I've always thought we should get rid of the time switch, but keep it at the "daylight time" value rather than the "standard time" value.
That's definitely an option, if enough people want it. It would keep things lighter in the winter evenings. The major downside would be sunrise after 9:00am in the winter, so waking up, getting ready, breakfast, and commuting all in the dark.

* I wonder if people in the Arctic region, like Greenland, Iceland, Finland & Svalbard just roll their eyes when Americans talk about DST? ;)

Very tangential, but it's pretty annoying how so many articles on the internet unnecessarily make things bold.
What is going on with Argentina? It straddles what would be UTC-4 and UTC-5, so one would expect it to be in one of those time zones, or to be a two time zone country using both of those, but it is actually in UTC-3 (which is why it is all deep red in the map).

According to Wikipedia [1]:

> The first official standardization took place on 25 September 1894. The official time switched between UTC−4 and UTC−3 from 1920 to 1969, and then between UTC−3 and UTC−2 from 1974 to 1993. [...] On 7 March 1993, it was fixed at UTC−3, called Argentina Time.

I can sort of see UTC-3 if they felt it was important to be in the same time zone as Brazil...but I can't even come up with a guess as to how UTC-2 was ever an option.

[1] https://en.wikipedia.org/wiki/Time_in_Argentina

I suspect it's their preference for daylight in the winter. Which currently in Buenos Aires is about 8:00 AM to 6:00 PM.

Worth noting that the provinces have the option of following DST but choose not to.

I'm mildly surprised this discussion hasn't brought up the artificiality of daylight savings time, summer time, and whatever other names it might be called by around the world. Certainly the concept is prevalent enough.

Leaving aside the arguments about saving energy (I am not knowledgeable enough to speak to that in any event), daylight savings time seems to be an enormous confusion factor, especially since (as one example) Europe and North America have different start and end dates.

On one level it seems that DST is a way of patching a system that is fundamentally flawed, hence some of the very interesting suggestions in these discussions about alternative methods of timekeeping. But changing such an entrenched and widespread standard might be next to impossible.

> I'm mildly surprised this discussion hasn't brought up the artificiality of daylight savings time

I'm reminded of the Hitchhiker's Guide to the Galaxy: "Time is an illusion. Lunchtime doubly so."

Time zones are artificial too, but the benefits of coordination outweigh the advantages of sticking to a perfect solar noon.

The thing DST does pretty well is keep sunrise to within an hour of 7:00am (plus or minus, depending on location) year round. Without DST, sunrise varies by 3 hours in the US.

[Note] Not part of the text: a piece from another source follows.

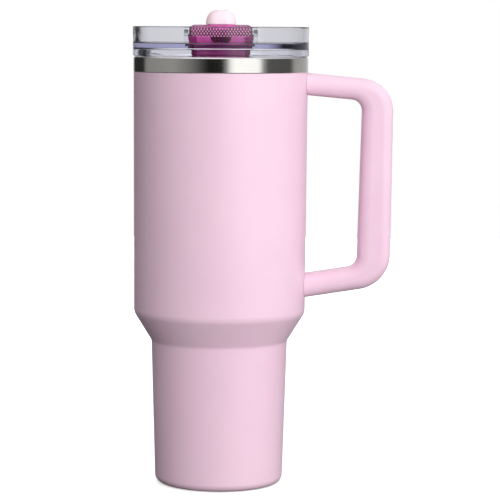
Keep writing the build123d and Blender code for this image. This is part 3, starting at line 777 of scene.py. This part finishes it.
# %% Tips as a value on the surface
# The stored value drives the thumb grip's painted highlight on the tips and painted shade in the
# grooves.
PLAIN_TIP = 0.32

in_quarter = ((grid_angle > 5) & (grid_angle < 87) & (np.abs(grid_x) < 16.1)).astype(float)
tips = np.zeros(barrel_points.shape[:2])
tips[3:-3] = PLAIN_TIP * (1 - in_quarter) + in_quarter * pyramids(grid_x, grid_angle)
knurled_barrel.data.attributes.new("tip", "FLOAT", "POINT").data.foreach_set(
    "value", tips.reshape(-1).astype(np.float32))
print(f"{int((tips > 0.9).sum())} points lie on tips")

# %% [markdown]
# ## Seat and mouthpiece
#
# The mouthpiece is soft silicone, pushed over a nipple on the barrel. Seen from above it is a
# slot shape: two half circles with straight sides. Its rings shrink over the crown to the slot
# that one drinks from, and then go down the inside. The crown's two sides follow a cosine raised to
# a power below 1, which is fuller than a plain dome, as a moulded lip is. Sculpting a sphere would
# give a likely shape too, but not one that fits its seat to a tenth of a millimetre.

# %% Slot-shaped rings
def slot_ring(half_x, half_y, z, steps=128):
    """A ring of a slot shape: a circle of radius half_y pulled apart along X to half_x."""
    turn = np.linspace(0, 2 * pi, steps, endpoint=False) + pi / steps
    x = np.sign(np.cos(turn)) * (half_x - half_y) + half_y * np.cos(turn)
    return np.column_stack([x, SPOUT_Y + half_y * np.sin(turn), np.full(steps, z)])


print("a slot ring has", len(slot_ring(2.0, 1.0, 0.0)), "points")

# %% Seat
SEAT_X, SEAT_Y, SEAT_FOOT, SEAT_TOP = 7.6, 4.6, 252.5, 257.15

seat_points = np.stack([slot_ring(*ring) for ring in (
    (SEAT_X, SEAT_Y, SEAT_FOOT), (SEAT_X, SEAT_Y, SEAT_TOP - 0.15),
    (SEAT_X - 0.15, SEAT_Y - 0.15, SEAT_TOP), (3.2, 3.1, SEAT_TOP),
    (3.0, 2.95, SEAT_TOP - 0.25), (3.0, 2.95, SEAT_FOOT))]) * MM
mouth_seat = grid_piece("mouth_seat", seat_points, "spout")

# %% Mouthpiece
CROWN_FOOT, CROWN_RISE, CROWN_X, CROWN_Y, SLOT_HALF = 257.5, 7.6, 6.7, 6.2, 1.6

crown = np.radians(np.linspace(0, 81, 28))
mouth_rings = [(8.1, 6.0, 257.2), (8.3, 6.2, 257.4)]
mouth_rings += [(SLOT_HALF + CROWN_X * cos(a) ** 0.85, CROWN_Y * cos(a) ** 0.75,
                 CROWN_FOOT + CROWN_RISE * sin(a)) for a in crown]
mouth_rings += [(2.75, 1.3, 264.9), (2.7, 1.15, 264.5), (2.7, 1.15, 261.9), (3.4, 1.3, 261.6),
                (5.4, 4.1, 261.6), (5.6, 4.3, 261.3), (5.6, 4.3, 257.5), (5.8, 4.5, 257.2)]
soft_mouth = grid_piece("soft_mouth", np.stack([slot_ring(*r) for r in mouth_rings]) * MM,
                        "spout", ["mouthpiece"])

# %% [markdown]
# ## Gasket
#
# The lid's silicone ring has two thin lips that bend against the steel. They make the pull that
# holds the lid in. It is spun from its cut face, as the mould for it is turned. A torus with a
# bump map would look the same from outside, but not when the lid is lifted out.

# %% Gasket
gasket_outline = rounded([
    (43.3, 229.6, 0.3), (44.3, 229.6, 0.2), (45.3, 230.4, 0.25), (45.3, 230.9, 0.25),
    (44.2, 231.7, 0.4), (44.2, 232.1, 0.4), (45.3, 232.9, 0.25), (45.3, 233.4, 0.25),
    (44.3, 234.4, 0.2), (43.3, 234.4, 0.3)])
soft_gasket = grid_piece("soft_gasket", spun_points(gasket_outline), "gasket_ring",
                         ["lid_gasket"])

# %% [markdown]
# ## Finishes
#
# Each finish is a formula over the place on the object, in metres, so that its grain has the size
# it has in life. Noise scales are in cycles per metre: 700 is a grain of about a millimetre and a
# half. Image textures could hold more detail, but would need seams and a size of their own.
#
# ## Powder coat
#
# The wall's paint is a powder melted on the steel in an oven. It keeps a fine orange peel and a
# tiny speckle, with a soft sheen from the clear skin on top. Two near pinks in slow clouds stop
# the large wall from looking like one flat fill.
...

> daylight savings time seems to be an enormous confusion factor

It certainly requires people to adjust, two days a year. There is certainly some small amount of effort related to publishing calendars and having a few people forget, I suppose. At least, that used to be common before smartphones and the internet. It seems to be fading over time.

But what is the enormous confusion are you referring to?

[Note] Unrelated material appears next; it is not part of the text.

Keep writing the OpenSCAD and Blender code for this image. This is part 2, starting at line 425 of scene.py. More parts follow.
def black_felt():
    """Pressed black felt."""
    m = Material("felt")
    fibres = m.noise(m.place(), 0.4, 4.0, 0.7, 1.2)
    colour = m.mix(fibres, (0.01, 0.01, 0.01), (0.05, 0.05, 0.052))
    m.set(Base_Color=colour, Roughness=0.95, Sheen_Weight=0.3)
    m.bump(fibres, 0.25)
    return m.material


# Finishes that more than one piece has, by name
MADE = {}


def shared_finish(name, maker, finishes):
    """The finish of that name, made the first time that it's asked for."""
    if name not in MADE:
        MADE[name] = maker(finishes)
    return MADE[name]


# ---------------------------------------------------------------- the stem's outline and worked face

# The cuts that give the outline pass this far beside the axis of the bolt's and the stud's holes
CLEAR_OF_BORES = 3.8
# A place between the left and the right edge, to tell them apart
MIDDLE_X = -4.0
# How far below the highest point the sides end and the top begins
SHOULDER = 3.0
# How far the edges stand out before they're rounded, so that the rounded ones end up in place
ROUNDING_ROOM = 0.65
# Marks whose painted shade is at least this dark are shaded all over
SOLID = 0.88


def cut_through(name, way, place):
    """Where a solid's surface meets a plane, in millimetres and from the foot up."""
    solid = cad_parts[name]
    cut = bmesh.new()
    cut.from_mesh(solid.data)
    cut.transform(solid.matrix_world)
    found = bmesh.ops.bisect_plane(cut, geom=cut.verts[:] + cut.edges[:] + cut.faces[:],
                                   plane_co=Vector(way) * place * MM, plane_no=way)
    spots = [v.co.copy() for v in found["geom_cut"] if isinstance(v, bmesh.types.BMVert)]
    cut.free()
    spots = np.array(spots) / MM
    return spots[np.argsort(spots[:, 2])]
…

It seems like these days, since nearly all clocks and phones are digital and net-connected, we could, if we wanted, have a continuously adjusting schedule. That wouldn't reduce confusion, but it's no longer crazy either.

I think that the referred confusion is the difference in applying the DST between Europe and US:

Start and end dates vary with location and year. Since 1996, European Summer Time has been observed from the last Sunday in March to the last Sunday in October; previously the rules were not uniform across the European Union. Starting in 2007, most of the United States and Canada observe DST from the second Sunday in March to the first Sunday in November, almost two-thirds of the year.

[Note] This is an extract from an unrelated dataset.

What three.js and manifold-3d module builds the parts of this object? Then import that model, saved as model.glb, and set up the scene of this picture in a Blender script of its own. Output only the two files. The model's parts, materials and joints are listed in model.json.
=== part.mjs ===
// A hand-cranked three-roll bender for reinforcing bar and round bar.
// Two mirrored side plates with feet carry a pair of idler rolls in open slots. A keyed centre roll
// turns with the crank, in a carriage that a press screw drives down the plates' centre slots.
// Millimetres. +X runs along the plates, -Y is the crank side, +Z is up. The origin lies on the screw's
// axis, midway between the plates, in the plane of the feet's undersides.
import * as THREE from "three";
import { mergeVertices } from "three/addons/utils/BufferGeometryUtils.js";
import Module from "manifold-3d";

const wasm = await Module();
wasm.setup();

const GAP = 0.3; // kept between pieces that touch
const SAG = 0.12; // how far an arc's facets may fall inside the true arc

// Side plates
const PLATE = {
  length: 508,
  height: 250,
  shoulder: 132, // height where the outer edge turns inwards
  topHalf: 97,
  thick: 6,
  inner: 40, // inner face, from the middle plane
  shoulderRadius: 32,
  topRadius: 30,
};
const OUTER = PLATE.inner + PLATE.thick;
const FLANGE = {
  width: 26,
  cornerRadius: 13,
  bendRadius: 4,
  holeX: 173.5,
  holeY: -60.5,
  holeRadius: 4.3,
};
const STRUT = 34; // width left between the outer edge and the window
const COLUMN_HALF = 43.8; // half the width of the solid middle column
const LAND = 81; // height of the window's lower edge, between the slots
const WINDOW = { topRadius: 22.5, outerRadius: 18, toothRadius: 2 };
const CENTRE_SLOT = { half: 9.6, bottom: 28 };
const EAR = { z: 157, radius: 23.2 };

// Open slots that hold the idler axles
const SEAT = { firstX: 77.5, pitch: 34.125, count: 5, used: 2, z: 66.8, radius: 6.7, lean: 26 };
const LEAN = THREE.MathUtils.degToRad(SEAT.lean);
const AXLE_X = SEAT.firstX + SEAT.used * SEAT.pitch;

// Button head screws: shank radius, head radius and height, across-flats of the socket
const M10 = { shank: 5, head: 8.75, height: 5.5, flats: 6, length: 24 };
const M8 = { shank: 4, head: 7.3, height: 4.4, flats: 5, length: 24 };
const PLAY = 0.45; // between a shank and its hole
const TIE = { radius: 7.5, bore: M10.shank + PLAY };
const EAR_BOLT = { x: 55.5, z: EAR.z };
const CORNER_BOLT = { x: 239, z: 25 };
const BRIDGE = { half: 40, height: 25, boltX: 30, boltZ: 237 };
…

The problem is that if you're European (like me) and have recurring weekly meetings with US based coworkers the meetings will be shifted by an hour until the other party shifts the clock.

It’s interesting that while, as the author notes, the map seems to skew red overall, with more places opting for a late time zone, the few deep green areas there are are among the most heavily populated regions in the world - the northeast US, Japan, central Indonesia, coastal Brazil, Southern California. This is a typical issue with geographic visualizations. I’d be interested to see a population histogram for how many people are on late solar time vs early.
> 2014

So add four years to all values, I presume.

Having lived in Japan and China (shanghai) which are both wrong in the opposite way of Spain and lived in France and Spain, I find that living in the red zones is really much more comfortable and a lovely way to live.
This shows how much staying with UTC time or adopt the International Atomic Time (TAI) is a false problem. As time references changed because of the telegraph and railways, computers will make us change from UTC to TAI. The question is when.